New York City attorney Seth Goldstein, who represented the union, said, “I’m just happy that we were able to push back against forced arbitration and that the Trump board realized the negative implications of forcing employees to bring unfair labor practices to arbitration. All law has cycles, and this is the start of pushback against forced arbitration.”
But weeks later, the board overturned an ALJ ruling in a separate case involving employees who filed a collective action against their employer and challenged a forced arbitration agreement that waived their right to class or collective actions. Steven Ramirez filed a collective action against his employer, Cordúa Restaurants, with six other employees for violations of the Fair Labor Standards Act and the Texas Minimum Wage Act. Ramirez was subsequently fired, and Cordúa forced employees to sign a new arbitration agreement waiving their right to class or collective action. Employees were informed that failure to sign the agreement could lead to their hours being reduced and other disciplinary actions. An ALJ had ruled in favor of the employees before the Epic Systems ruling came down, and the board now reviewed the decision under the Epic Systems framework.
The board dealt with two issues of first impression following Epic Systems: whether the NLRA prohibits employers from creating forced arbitration agreements that waive class and collective actions in response to employees opting in to such an action and whether the statute prohibits employers from threatening to discipline or terminate an employee for filing a class or collective action with other employees. The board found that the NLRA does neither, meaning that employers can alter arbitration agreements after employees have filed class or collective actions and threaten their jobs if they refuse to sign those agreements. The board held that simply promulgating a forced arbitration agreement that requires employees to waive their class and collective action rights does not violate §7 of the NLRA because opting into a class or collective action is a procedural step and thus restricting employees from doing so does not affect a substantive §7 right.

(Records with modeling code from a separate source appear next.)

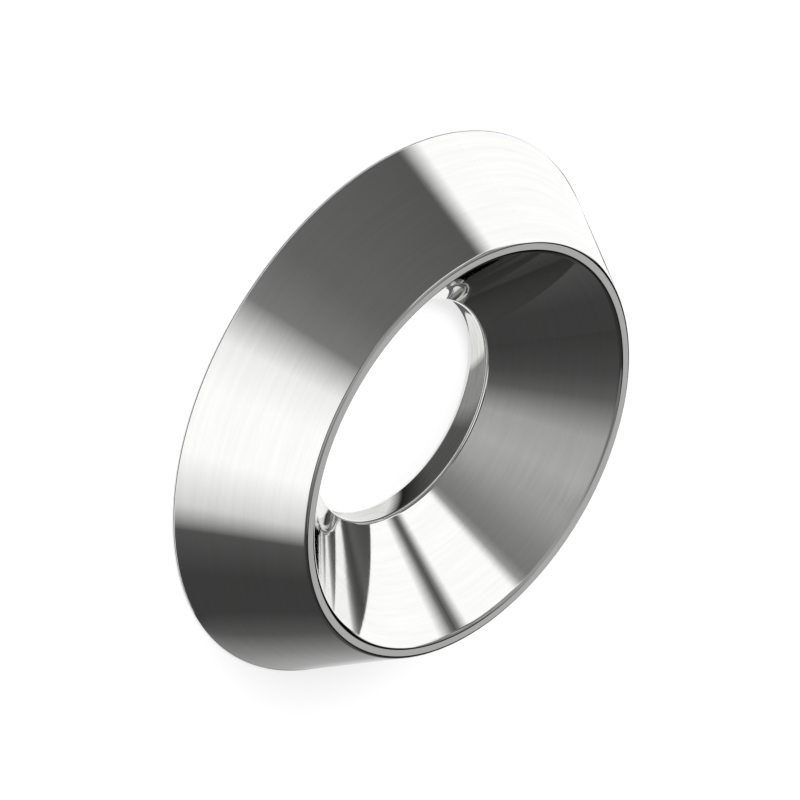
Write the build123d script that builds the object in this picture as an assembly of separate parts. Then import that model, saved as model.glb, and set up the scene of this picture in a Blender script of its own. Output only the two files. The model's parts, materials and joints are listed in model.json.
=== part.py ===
from build123d import *
import math
import os

# Finishing cup washer for a countersunk screw, turned in one piece from round bar.
# Its wide flat base rests on the panel, and the screw's head sinks into the crown.
# Origin: the centre of the base face. +Z runs up the screw's axis, towards the crown.
# Lengths are in millimetres and angles in degrees.

# The screw that the washer carries
THREAD_D = 6.0              # outer diameter of the thread
HEAD_D = 11.0               # widest part of the head
HEAD_CONE_ANGLE = 90.0      # whole angle of the head's cone

# Room left for the screw, on the diameter
THREAD_CLEARANCE = 0.3
HEAD_CLEARANCE = 0.25

# The washer's own form
BORE_DEPTH = 0.68           # from the base face up to the countersink
CROWN_WIDTH = 0.30          # flat ring between the countersink and the flank
FLANK_LEAN = 29.1           # slope of the outer cone, away from the axis
EDGE_HEIGHT = 0.05          # straight edge that keeps the rim of the base from being sharp

# Corners that are softened, each by its own size
CROWN_OUTER_ROUND = 0.13    # crown to flank
CROWN_INNER_ROUND = 0.20    # crown to countersink
THROAT_ROUND = 0.20         # countersink to bore
BORE_CHAMFER = 0.10         # bore to base face, where the cutter breaks through
BASE_ROUND = 0.03           # base face to the straight edge
EDGE_ROUND = 0.04           # straight edge to the flank

# Radii and heights that follow from the sizes above
bore_r = (THREAD_D + THREAD_CLEARANCE) / 2
mouth_r = (HEAD_D + HEAD_CLEARANCE) / 2
countersink_depth = (mouth_r - bore_r) / math.tan(math.radians(HEAD_CONE_ANGLE / 2))
height = BORE_DEPTH + countersink_depth
crown_r = mouth_r + CROWN_WIDTH
base_r = crown_r + (height - EDGE_HEIGHT) * math.tan(math.radians(FLANK_LEAN))

# Sharp corners of the turned section, as radius and height, in order round the outline
BORE_FOOT = (bore_r, 0)
BASE_RIM = (base_r, 0)
EDGE_TOP = (base_r, EDGE_HEIGHT)
CROWN_RIM = (crown_r, height)
MOUTH = (mouth_r, height)
THROAT = (bore_r, BORE_DEPTH)


def soften(section, corner, operation, size):
    """Return the section with one sharp corner rounded or chamfered."""
    vertex = section.vertices().sort_by_distance((*corner, 0))[0]
    return operation(vertex, size)


def turned_section():
    """Half of the washer's cross-section, on one side of the axis."""
    outline = Polyline(BORE_FOOT, BASE_RIM, EDGE_TOP, CROWN_RIM, MOUTH, THROAT, close=True)
    section = make_face(outline)
    section = soften(section, CROWN_RIM, fillet, CROWN_OUTER_ROUND)
    section = soften(section, MOUTH, fillet, CROWN_INNER_ROUND)
    section = soften(section, THROAT, fillet, THROAT_ROUND)
    section = soften(section, BORE_FOOT, chamfer, BORE_CHAMFER)
    section = soften(section, BASE_RIM, fillet, BASE_ROUND)
    section = soften(section, EDGE_TOP, fillet, EDGE_ROUND)
    return section


def cup_washer():
    """The whole washer: its section, stood up on the base and turned round the axis."""
    return revolve(Plane.XZ * turned_section(), Axis.Z)


washer = cup_washer()
print(f"base diameter {2 * base_r:.3f}, crown diameter {2 * crown_r:.3f}, height {height:.3f}")
print(f"bore diameter {2 * bore_r:.3f}, mouth diameter {2 * mouth_r:.3f}")
print(f"one solid of {washer.volume:.2f} cubic millimetres")

os.makedirs("parts", exist_ok=True)
export_step(washer, "parts/cup_washer.step")
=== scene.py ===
# %% [markdown]
# # A finishing cup washer, turned and buffed
#
# The object is a small solid ring that goes under the head of a countersunk screw.
# It is one piece of stainless steel, 15 mm across, turned on a lathe and buffed
# until it mirrors the room. So this lesson is about four things: the camera, the
# turned form, the finish of the metal, and the little studio that the metal mirrors.

# %% Load the frame
import json
import math
from collections import Counter

import bpy
from mathutils import Matrix, Vector


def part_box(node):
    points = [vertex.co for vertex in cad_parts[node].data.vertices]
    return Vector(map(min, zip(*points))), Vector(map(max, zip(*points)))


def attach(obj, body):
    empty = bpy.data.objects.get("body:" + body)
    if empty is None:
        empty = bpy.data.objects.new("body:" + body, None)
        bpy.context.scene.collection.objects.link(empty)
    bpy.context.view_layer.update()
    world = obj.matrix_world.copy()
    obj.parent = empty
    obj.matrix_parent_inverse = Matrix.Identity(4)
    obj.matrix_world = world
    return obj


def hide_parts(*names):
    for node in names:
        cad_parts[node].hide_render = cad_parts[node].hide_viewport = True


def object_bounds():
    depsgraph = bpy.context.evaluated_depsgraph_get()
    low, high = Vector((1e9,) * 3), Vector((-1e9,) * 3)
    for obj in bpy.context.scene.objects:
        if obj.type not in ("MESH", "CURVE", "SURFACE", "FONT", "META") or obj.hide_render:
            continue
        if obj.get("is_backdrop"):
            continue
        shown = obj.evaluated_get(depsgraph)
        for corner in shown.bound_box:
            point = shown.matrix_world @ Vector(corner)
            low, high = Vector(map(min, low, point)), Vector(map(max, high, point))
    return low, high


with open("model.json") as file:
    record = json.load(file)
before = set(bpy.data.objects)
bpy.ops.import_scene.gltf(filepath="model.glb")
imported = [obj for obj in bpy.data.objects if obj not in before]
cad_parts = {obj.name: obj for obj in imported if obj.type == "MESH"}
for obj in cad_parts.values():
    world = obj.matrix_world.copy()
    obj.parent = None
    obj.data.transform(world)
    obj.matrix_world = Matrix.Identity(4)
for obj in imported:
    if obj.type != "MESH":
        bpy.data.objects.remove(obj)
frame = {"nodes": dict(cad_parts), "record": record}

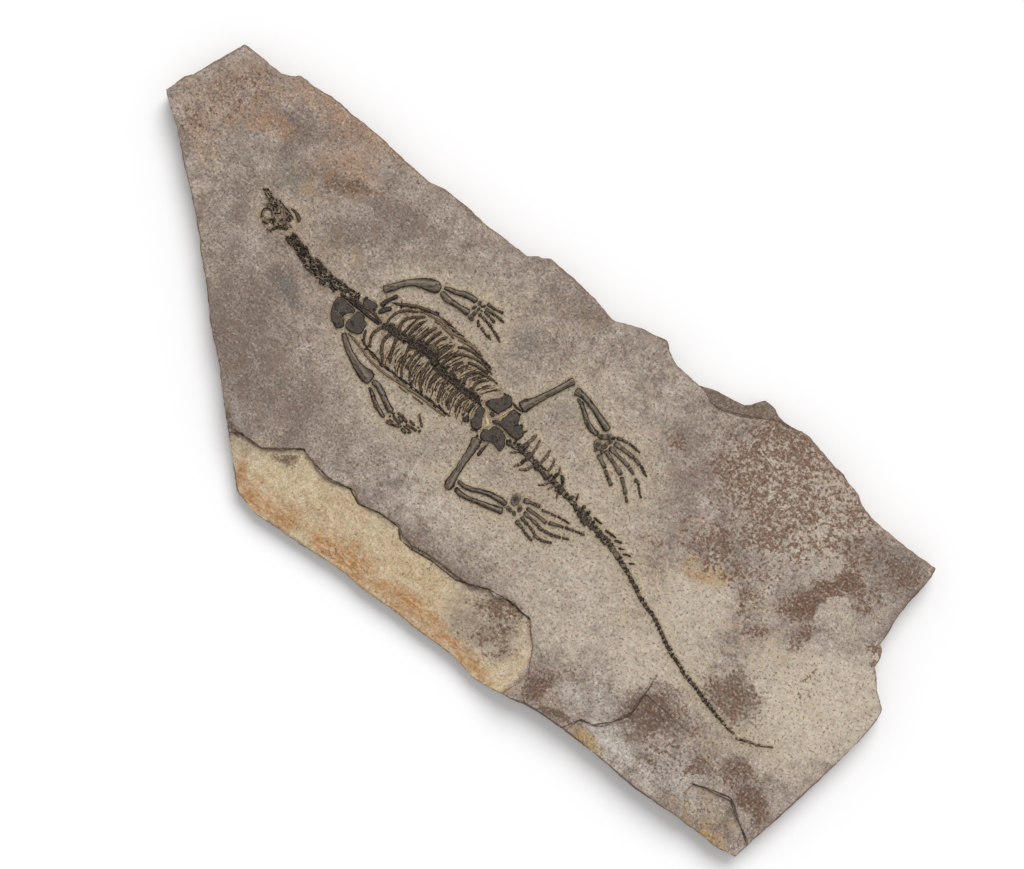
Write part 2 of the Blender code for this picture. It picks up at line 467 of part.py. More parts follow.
def makeBellyRibs(grey, dark):
    rightRows = [
        [(-110, 49.2, 1.2), (-105, 51, 1.5), (-99.7, 52, 1.6), (-95, 52.7, 1.6), (-89.7, 53, 1.6),
         (-84.2, 52.4, 1.5)],
        [(-95.7, 50.2, 1.1), (-90.3, 50.7, 1.3), (-85, 50.3, 1.4), (-79.7, 49.2, 1.3), (-75, 48.3, 1.1)],
        [(-86, 52.4, 1.6), (-82.3, 51.3, 1.8), (-78.3, 51.3, 1.8), (-74.3, 51.7, 1.8), (-71.7, 52.8, 1.8),
         (-66.3, 53.2, 1.7), (-55.7, 53, 1.5)],
        [(-85.3, 52.9, 1.2), (-82.3, 53.9, 1.5), (-78.3, 54.5, 1.5), (-76, 54.4, 1.2)],
        [(-71.7, 49.7, 1.2), (-67.7, 50.7, 1.5), (-63.7, 51.5, 1.6), (-58.3, 51.9, 1.6), (-53, 51.5, 1.5),
         (-48.7, 51, 1.2)],
        [(-83.6, 50.6, 1.2), (-80.6, 50.2, 1.4), (-77.6, 50.1, 1.2)],
    ]
    leftRows = [
        [(-144.6, 0.9, 1.2), (-134.7, -1, 1.6), (-127.2, -2.9, 1.6), (-123.5, -4.3, 1.6), (-115, -6.6, 1.5)],
        [(-116.6, -5.9, 1.5), (-107.6, -7.1, 1.7), (-101.1, -7.1, 1.7), (-89.9, -6.6, 1.6), (-85, -6, 1.4)],
        [(-95.5, -4, 1.4), (-88, -5.1, 1.8), (-79.6, -5.8, 2.0), (-73, -4.9, 1.9), (-61, -4.7, 1.9),
         (-56, -3.8, 1.5)],
        [(-60.5, -5.6, 1.5), (-51.7, -5.7, 1.6), (-43.9, -5.2, 1.3)],
    ]
    edge = rod("right_belly_ribs", rightRows[0], 1.4, dark, thin=True)
    combine(edge, [rod("row", row, 1.4, dark, thin=True) for row in rightRows[1:]], "UNION")
    edge = rod("left_belly_ribs", leftRows[0], 1.4, dark, thin=True)
    combine(edge, [rod("row", row, 1.4, dark, thin=True) for row in leftRows[1:]], "UNION")
    rod("belly_rib_a", [(-122.3, -0.9, 1.1), (-116, -1.8, 1.4), (-113.4, -1.9, 1.1)], 1.2, dark, thin=True)
    rod("belly_rib_b", [(-87.1, -8.7, 1.0), (-83, -9.0, 1.3), (-79.8, -9.0, 1.0)], 1.2, dark, thin=True)
    rod("belly_rib_c", [(-73, -8.5, 1.0), (-68.3, -8.1, 1.3), (-63.2, -8.5, 1.0)], 1.2, dark, thin=True)
    rod("belly_rib_d", [(-45, -2.8, 1.1), (-40.8, -3.2, 1.3)], 1.2, dark, thin=True)
    rod("belly_rib_e", [(-88.2, 55.9, 1.0), (-85.4, 56.2, 1.2), (-83.4, 56.1, 1.0)], 1.2, dark, thin=True)


# The hip girdle

def makeHips(grey, dark):
    taperedPlate("right_pubis", [
        (-23.8, 24.8), (-20.6, 28.8), (-16.6, 32.8), (-15, 36.8), (-11.8, 39), (-8.6, 38), (-6.1, 34.4),
        (-6.1, 32), (-7.9, 28), (-9.9, 24), (-10.3, 21.4), (-15.8, 21), (-20.6, 21.4), (-23.8, 21.8)],
        plateHeight, grey, shrink=0.9)
    taperedPlate("left_pubis", [
        (-26, 18.4), (-20.6, 18.4), (-19.8, 12.8), (-17.4, 8.8), (-14.9, 4.8), (-15.9, 1.6), (-19.8, 0),
        (-23.6, 2.4), (-25, 4), (-24.4, 8.8), (-26.6, 13.6)], plateHeight, grey, shrink=0.9)
    taperedPlate("left_pubis_chip", [(-30, 6.2), (-28, 6.4), (-26.6, 3.6), (-27.4, 0.4), (-29.6, 0.2),
                                   (-30.4, 3)], 1.6, grey)
    taperedPlate("sacral_chip", [(-15.8, 19.6), (-12.6, 19.6), (-11.8, 18.2), (-13, 17.2), (-15.6, 17.4)],
               1.8, dark)
    taperedPlate("right_ischium_and_sacrum", [
        (-3.2, 32), (-0.6, 32.4), (5, 30.4), (6.2, 25.6), (9, 24), (11, 25.6), (12.2, 23.2),
        (15.2, 22.2), (16, 20), (15.4, 15.6), (13, 14), (9.8, 13.4), (5.8, 13.4), (1.8, 14.6),
        (-4.6, 15.9), (-9.6, 13.6), (-11.4, 14.2), (-9.4, 16.4), (-5.4, 17.6), (-5.2, 20), (-4.4, 24),
        (-3.6, 28)], plateHeight, grey, shrink=0.9)
    taperedPlate("left_ischium", [
        (-7, 12.2), (-3, 13.2), (1.8, 12), (5.4, 10.4), (6.8, 7.2), (9.2, 4.2), (9.4, -0.8), (8.2, -1.6),
        (3.4, 0), (-2.2, 0.4), (-4.6, -0.8), (-7.8, -3), (-10.8, -2.2), (-12.4, 0.8), (-12.8, 4.8),
        (-8.6, 6.4), (-7.8, 10.2)], plateHeight, grey, shrink=0.9)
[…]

But the board also reaffirmed that §8(a)(1) of the NLRA prohibits employers from taking an adverse action against an employee who chooses to engage “in concerted legal activity” under §7, which includes joining a class or collective action. When Ramirez filed the collective action, said the board, he was engaging in protected concerted activity under §7, and terminating him for that activity violated the NLRA. The board explained that Epic Systems did not address this particular issue, and although the ruling allows employers to create forced arbitration agreements that waive collective actions and seek to compel individual arbitration, “it did not similarly entitle [them] to discharge” employees for filing collective actions related to their wage-and-hour claims.
In a dissent, board member Lauren McFerran wrote that “if the respondent’s only aim were to compel arbitration, that would be lawful on its face under Epic Systems. . . . But here the respondent’s act of promulgating the new agreement was an attempt to discourage the employees from engaging in conduct protected by the Act—namely, opting into the lawsuit. This renders the otherwise lawful revised arbitration agreement unlawful.”